Jose Alves de Moura Biography

Jose Alves de Moura

Brazilian

1944-

Biography

Painter, designer, printmaker, and teacher, José Alves de Moura was born on 21 August 1944 in Recife, Brazil. He was enrolled in the Architectural Drawing and Decoration Course at the Federal Technical School of Permanbuco from 1962 to 1965. Between the years 1966 and 1969, he worked toward a degree in Drawing and also took painting and sculpture courses at the Universidade Federal de Pernambuco (UFPE).

José de Moura wrote about his introduction to lithography, “The first time I came into contact with lithography was in 1976, when visiting my friends Delano and João Câmara, I found them working on material that was previously unknown to me. They drew with greasy Crayon on a limestone (special stone). João offered me a pencil and a stone, which I accepted without hesitation. This was the neighborhood of Campo Grande, on Rua Guaianases, which gave rise to the name of one of the largest engraving workshops in the country, of which I am pleased to be one of the founders.” In 1979, he served as director-treasurer and director-president of Oficina Guaipases de Engraving.
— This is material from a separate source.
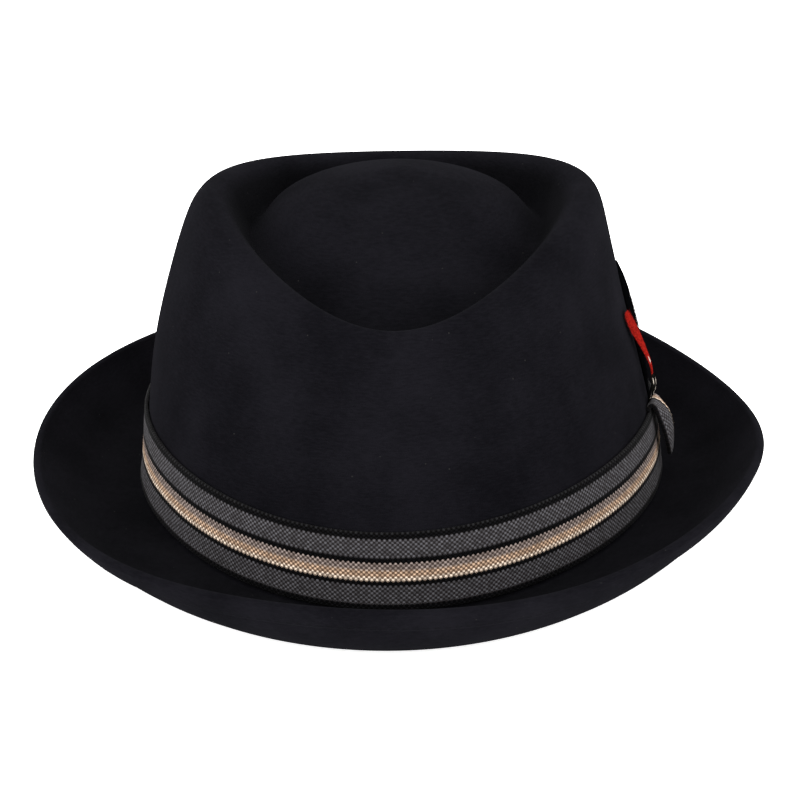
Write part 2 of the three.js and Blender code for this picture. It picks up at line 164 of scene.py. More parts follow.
rows = [brim_section(*row) for row in BRIM_ROWS]
for up, inset, front_inset, form, lean in BANDED_ROWS:
    rise = up * RIBBON_WIDTH
    rows.append(wall_section(inset, front_inset, form, lean,
                             BREAK_SIDE + rise, BREAK_FRONT + rise, BREAK_BACK + rise))
for up, front_up, inset, front_inset, form, lean in WALL_ROWS:
    rows.append(wall_section(inset, front_inset, form, lean, mix(BREAK_SIDE, CREST_SIDE, up),
                             mix(BREAK_FRONT, CREST_FRONT, front_up), mix(BREAK_BACK, CREST_BACK, up)))
for reach, front_reach, drop in TOP_ROWS:
    rows.append(top_section(reach, front_reach, 0, CREST_SETBACK, CREST_SIDE - GROOVE_SIDE * drop,
                            CREST_FRONT - GROOVE_FRONT * drop, CREST_BACK - GROOVE_BACK * drop))
for reach, front_reach, climb, setback in DOME_ROWS:
    rows.append(top_section(reach, front_reach, DOME_LEAN * setback,
                            mix(CREST_SETBACK, DOME_SETBACK, setback),
                            mix(CREST_SIDE - GROOVE_SIDE, DOME_HEIGHT, climb),
                            mix(CREST_FRONT - GROOVE_FRONT, DOME_HEIGHT, climb),
                            mix(CREST_BACK - GROOVE_BACK, DOME_HEIGHT, climb)))
sections = np.array(rows, float)
LAST = len(sections) - 1
FOOT_ROW, SHOULDER_ROW = 5, 12
print("The felt has", len(sections), "sections from rim to top")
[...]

In 1982, he studied in Barcelona, Spain and, in 1988, he was a professor of the Drawing and Painting Courses at the Museum of Contemporary Art of Pernambuco. Between 1973 and 1993, José de Moura had at least twenty solo exhibitions and his work was included in numerous collective exhibitions throughout Brazil, as well as in France and Uruguay.

Ariano Suassuna wrote of the work of J. de Moura, ‘To this family of ''Northeastern Surrealism'', which reaches its highest point with the Brazilian paintings of João Câmara, now joins, as a kind of younger brother, the young painter José Alves de Moura Son (J. de Moura). His paintings and lithographs purposely make a kind of appeal to traditional techniques to better subvert them and also subvert certain values, from an ironic and critical angle.’'

 

[Reference: much of this information is drawn from the website of the Rodrigues Galeria de Artes located in Recife, Brazil.]